En d’ autres termes, le peuple choisit lui même ses élus, sans intermédiaires, dans le cas du suffrage direct, alors qu’il choisit des électeurs qui éliront à sa place lorsque le suffrage est indirect.
Dans les deux hypothèses de suffrage direct ou indirect, il est universel, en ce sens que tous les citoyens concernés par un vote particulier y participent à égalité. Il n y va pas discrimination parmi les électeurs du vote concerné.
En Mauritanie, sur ces questions basiques, élémentaires, le pouvoir a réussi le tour de force de mettre tout, sens dessus dessous, en transformant un scrutin direct en scrutin indirect et en transformant un suffrage universel en suffrage restreint, en toute inconstitutionnalité.
L’ élection des députés, à l’opposé de celui des sénateurs, se fait au suffrage direct. Aucune ambiguïté possible puisque l’article 47 de la constitution (non modifié par les amendements successifs) dit que » Les députés à l’ Assemblée Nationale sont élus…au suffrage direct. »
Étant précisé par l’ article suivant qu’ une loi organique fixe les conditions de l’ élection des membres du Parlement…. » dans le respect de la précédente disposition, bien entendu. Tout est clair. Et cela n’ a jamais fait l’objet de la moindre interprétation ambiguë au sein de la classe politique ou par le conseil constitutionnel.
Et voilà que, suite à l’ » Accord politique du 20 octobre 2016 entre la majorité présidentielle et certains (c’est bien écrit » certains »!) Partis d’opposition » (exposé des motifs de la loi), la loi organique déclare en son art 2 » Les députés représentants les Mauritaniens établis à l’ étranger sont élus par un collège électoral composé de députés ».
Autrement dit : l’ article 47 de la constitution dit » suffrage direct » pour l’élection des députés. Mais l’ article 2 d’une loi organique dit » non, non, ce sera un suffrage indirect. »! Autrement dit encore, la constitution est violée par les participants au » dialogue » et cette violation est consacrée par une loi organique.
Autant dire avec la complicité active du conseil constitutionnel auquel toute loi organique doit obligatoirement être soumise avant sa promulgation (c’est à dire sans même besoin que quiconque la lui soumette pour en apprécier la validité constitutionnelle ( art 86 de la constitution).
Autrement dit, tout le monde dans cette histoire a participé à la violation de la constitution : les participants au » dialogue », le parlement qui a voté la loi organique et le conseil constitutionnel qui a sûrement préféré regarder ailleurs ou fermer les yeux.

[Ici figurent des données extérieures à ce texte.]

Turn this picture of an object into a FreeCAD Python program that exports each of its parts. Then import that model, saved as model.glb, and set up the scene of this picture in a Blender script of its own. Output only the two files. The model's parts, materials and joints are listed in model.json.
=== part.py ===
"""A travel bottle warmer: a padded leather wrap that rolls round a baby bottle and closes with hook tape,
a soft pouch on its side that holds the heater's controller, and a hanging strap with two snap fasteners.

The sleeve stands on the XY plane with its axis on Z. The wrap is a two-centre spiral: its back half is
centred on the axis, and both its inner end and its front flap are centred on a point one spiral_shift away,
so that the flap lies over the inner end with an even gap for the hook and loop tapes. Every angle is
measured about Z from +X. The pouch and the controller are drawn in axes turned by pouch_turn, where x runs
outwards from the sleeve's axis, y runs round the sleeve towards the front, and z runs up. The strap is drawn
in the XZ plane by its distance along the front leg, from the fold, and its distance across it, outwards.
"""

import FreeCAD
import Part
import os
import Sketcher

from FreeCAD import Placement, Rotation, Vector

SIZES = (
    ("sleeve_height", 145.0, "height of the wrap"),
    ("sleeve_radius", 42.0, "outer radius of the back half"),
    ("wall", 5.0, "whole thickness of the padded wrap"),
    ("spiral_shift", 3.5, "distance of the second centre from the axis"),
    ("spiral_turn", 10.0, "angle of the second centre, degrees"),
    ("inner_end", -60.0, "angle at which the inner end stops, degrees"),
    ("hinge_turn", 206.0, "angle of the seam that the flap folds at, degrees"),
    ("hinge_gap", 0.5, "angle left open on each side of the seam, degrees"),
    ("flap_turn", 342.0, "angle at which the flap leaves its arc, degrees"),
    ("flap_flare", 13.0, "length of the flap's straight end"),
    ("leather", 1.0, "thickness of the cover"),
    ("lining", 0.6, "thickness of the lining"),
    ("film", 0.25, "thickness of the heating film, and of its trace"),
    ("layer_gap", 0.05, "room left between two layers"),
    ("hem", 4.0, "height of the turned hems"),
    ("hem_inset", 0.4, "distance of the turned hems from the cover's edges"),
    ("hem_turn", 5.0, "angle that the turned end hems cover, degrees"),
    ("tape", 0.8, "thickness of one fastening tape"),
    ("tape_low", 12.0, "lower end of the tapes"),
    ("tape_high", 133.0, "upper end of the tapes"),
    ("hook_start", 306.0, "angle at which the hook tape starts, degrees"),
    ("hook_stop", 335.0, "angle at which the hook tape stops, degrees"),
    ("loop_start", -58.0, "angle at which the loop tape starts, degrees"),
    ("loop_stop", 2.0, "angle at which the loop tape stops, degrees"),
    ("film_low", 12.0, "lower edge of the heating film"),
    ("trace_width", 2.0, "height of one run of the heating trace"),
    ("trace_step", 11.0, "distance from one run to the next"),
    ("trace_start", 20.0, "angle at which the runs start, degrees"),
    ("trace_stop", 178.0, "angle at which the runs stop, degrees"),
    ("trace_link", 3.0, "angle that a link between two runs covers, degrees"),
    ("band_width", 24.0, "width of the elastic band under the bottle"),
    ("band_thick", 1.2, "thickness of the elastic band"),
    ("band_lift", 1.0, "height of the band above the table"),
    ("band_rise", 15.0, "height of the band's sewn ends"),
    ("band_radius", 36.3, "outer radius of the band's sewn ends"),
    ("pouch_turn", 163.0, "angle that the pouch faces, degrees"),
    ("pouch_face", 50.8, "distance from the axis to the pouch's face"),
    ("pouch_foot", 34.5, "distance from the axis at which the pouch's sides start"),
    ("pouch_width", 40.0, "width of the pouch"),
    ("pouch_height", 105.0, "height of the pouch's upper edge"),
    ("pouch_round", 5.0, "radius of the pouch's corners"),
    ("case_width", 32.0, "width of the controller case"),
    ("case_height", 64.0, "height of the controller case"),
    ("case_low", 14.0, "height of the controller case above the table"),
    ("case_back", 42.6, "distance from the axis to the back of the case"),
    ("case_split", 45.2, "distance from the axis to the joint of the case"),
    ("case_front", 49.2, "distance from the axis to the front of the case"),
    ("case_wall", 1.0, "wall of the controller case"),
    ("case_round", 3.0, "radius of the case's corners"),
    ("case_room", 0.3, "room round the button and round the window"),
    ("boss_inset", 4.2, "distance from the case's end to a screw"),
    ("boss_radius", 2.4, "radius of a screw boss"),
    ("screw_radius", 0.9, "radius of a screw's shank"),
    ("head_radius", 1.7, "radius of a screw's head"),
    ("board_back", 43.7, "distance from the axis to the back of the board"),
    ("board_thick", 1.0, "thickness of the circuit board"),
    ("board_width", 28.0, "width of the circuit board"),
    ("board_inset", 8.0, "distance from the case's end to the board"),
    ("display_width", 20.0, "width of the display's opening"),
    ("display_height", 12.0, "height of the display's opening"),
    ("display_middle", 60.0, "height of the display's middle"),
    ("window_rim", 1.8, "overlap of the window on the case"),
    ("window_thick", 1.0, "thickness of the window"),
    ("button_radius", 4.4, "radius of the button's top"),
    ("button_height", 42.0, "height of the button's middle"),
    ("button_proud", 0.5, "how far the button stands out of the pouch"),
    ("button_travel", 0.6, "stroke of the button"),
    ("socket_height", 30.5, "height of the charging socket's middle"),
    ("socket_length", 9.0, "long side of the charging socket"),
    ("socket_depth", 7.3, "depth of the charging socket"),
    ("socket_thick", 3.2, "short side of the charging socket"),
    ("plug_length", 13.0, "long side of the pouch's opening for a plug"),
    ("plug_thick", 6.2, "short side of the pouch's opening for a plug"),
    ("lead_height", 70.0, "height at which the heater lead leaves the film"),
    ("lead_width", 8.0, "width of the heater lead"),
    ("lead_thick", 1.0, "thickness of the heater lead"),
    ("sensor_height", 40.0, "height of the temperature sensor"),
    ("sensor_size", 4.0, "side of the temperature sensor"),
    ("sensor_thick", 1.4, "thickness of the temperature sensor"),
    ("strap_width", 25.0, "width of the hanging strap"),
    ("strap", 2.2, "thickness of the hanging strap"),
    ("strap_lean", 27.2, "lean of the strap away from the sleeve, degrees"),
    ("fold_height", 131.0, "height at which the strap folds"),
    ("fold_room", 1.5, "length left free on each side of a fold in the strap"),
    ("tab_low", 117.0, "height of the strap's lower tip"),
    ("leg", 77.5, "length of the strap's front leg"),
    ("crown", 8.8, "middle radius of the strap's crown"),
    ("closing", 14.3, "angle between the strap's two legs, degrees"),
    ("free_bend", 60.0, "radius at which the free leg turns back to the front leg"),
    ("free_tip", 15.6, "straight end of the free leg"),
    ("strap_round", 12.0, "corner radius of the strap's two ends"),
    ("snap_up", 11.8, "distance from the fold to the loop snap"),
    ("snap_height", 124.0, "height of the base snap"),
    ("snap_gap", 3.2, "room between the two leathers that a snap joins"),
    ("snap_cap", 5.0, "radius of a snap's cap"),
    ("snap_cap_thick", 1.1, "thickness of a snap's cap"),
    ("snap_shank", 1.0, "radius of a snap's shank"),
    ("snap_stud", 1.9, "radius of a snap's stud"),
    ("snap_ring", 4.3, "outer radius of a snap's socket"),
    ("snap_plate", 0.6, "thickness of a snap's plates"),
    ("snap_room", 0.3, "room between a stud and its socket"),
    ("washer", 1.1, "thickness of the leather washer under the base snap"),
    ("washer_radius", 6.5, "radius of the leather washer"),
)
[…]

Le caractère non universel, c’ est à dire non égalitaire de cette élection des députés est qu’ elle fonde deux catégories de citoyens mauritaniens pour une même élection: les mauritaniens de l’ intérieur qui ont le droit de choisir leurs députés et les Mauritaniens de l’ étranger qui eux ne participeront pas à cette élection et ne choisiront pas leurs représentants à l’ Assemblée Nationale.
Il y a lieu de souligner que le scrutin pour l’ élection des députés de l’ étranger n’est en fait ni direct ni indirect. Car le scrutin indirect permet à l’ électeur de choisir ceux qui choisiront à sa place.
Par exemple c’est le cas des sénateurs qui sont élus par les conseillers municipaux, qui eux mêmes sont choisis par les électeurs des territoires municipaux concernés. Pour le cas des députés qui choisissent d’ autres députés supposés représenter les populations de mauritaniens établis à l’ étranger, il n’en est évidemment pas de même.
Les mauritaniens de Paris ou de Djeddah, de Dakar ou de Cincinnati n’ont jamais élu qui que ce soit pour choisir à leur place. Il s’agît de leur imposer purement et simplement des représentants qu’ ils n’ ont en aucun cas choisis. Il y a donc grave violation de la constitution sur l’égalité de suffrage et sur le droit de vote citoyen ( art 2 de la constitution: le suffrage est » toujours universel, égal et secret »).
Cette inégalité se manifeste d’ ailleurs pour ainsi dire, sans fard: pour les centaines de milliers de mauritaniens : 4 députés cooptés par leurs pairs, après les élections législatives.
En définitive, l’ exclusion des mauritaniens de l’ étranger des prochaines élections législatives invalide ces dernières et prouve s’il en était besoin, le mépris dans lequel sont tenues les populations de ce pays de la part des gouvernants qui se comportent comme en territoire conquis…
Il faut dans tous les cas, exiger l’abrogation pure et simple de la loi sur l’élection des députés soi-disant représentants des Mauritaniens établis à l’étranger. Et rétablir leur droit de participation égale conformément à la constitution.